Gather every line below where "lifts" appears.

**Extracted material**
** begin **

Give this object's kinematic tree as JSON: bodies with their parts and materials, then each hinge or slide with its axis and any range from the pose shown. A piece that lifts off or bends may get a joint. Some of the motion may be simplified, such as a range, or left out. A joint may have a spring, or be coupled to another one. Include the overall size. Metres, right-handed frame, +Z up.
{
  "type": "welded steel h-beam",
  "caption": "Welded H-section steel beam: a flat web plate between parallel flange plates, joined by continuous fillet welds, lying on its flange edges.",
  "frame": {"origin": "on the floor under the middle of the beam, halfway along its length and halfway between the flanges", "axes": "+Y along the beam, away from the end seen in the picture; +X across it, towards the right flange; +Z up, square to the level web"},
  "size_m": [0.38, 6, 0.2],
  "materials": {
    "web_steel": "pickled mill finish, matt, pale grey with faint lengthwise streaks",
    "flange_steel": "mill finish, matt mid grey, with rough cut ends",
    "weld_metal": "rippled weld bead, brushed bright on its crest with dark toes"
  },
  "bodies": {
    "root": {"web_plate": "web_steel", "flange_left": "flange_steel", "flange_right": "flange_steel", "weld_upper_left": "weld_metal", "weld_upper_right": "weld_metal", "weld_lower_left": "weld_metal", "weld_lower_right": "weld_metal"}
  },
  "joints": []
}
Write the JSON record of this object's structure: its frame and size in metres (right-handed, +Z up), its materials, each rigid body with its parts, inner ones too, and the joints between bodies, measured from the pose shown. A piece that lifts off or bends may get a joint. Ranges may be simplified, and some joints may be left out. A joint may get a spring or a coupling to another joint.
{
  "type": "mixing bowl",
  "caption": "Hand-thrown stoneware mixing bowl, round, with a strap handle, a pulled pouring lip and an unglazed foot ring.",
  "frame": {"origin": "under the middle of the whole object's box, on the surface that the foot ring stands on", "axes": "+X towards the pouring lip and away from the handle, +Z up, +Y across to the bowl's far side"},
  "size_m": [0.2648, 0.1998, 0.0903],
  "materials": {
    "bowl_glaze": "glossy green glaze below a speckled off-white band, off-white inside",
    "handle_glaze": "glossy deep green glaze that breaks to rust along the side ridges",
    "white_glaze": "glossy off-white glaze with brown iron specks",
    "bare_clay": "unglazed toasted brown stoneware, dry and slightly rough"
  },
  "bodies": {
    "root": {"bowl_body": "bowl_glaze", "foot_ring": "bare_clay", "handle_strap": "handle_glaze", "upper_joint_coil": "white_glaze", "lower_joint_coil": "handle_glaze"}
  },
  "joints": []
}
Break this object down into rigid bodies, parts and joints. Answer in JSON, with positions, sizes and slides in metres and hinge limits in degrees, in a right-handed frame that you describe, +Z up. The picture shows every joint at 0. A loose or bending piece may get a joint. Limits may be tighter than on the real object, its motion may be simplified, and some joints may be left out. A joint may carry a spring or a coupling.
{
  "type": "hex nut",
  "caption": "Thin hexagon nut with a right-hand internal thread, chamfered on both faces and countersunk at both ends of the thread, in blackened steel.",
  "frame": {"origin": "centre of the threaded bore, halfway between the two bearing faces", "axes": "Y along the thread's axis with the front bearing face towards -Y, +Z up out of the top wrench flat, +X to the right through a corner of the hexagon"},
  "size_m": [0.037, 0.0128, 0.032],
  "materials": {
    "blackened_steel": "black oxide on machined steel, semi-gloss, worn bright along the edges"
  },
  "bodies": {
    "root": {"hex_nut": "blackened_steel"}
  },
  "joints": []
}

** end **
** begin **

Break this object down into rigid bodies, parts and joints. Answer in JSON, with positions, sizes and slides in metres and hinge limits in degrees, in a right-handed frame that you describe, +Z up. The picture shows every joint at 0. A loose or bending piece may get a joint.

** end **

**Exercise output**
Give this object's kinematic tree as JSON: bodies with their parts and materials, then each hinge or slide with its axis and any range from the pose shown. A piece that lifts off or bends may get a joint. Some of the motion may be simplified, such as a range, or left out. A joint may have a spring, or be coupled to another one. Include the overall size. Metres, right-handed frame, +Z up.
Write the JSON record of this object's structure: its frame and size in metres (right-handed, +Z up), its materials, each rigid body with its parts, inner ones too, and the joints between bodies, measured from the pose shown. A piece that lifts off or bends may get a joint. Ranges may be simplified, and some joints may be left out. A joint may get a spring or a coupling to another joint.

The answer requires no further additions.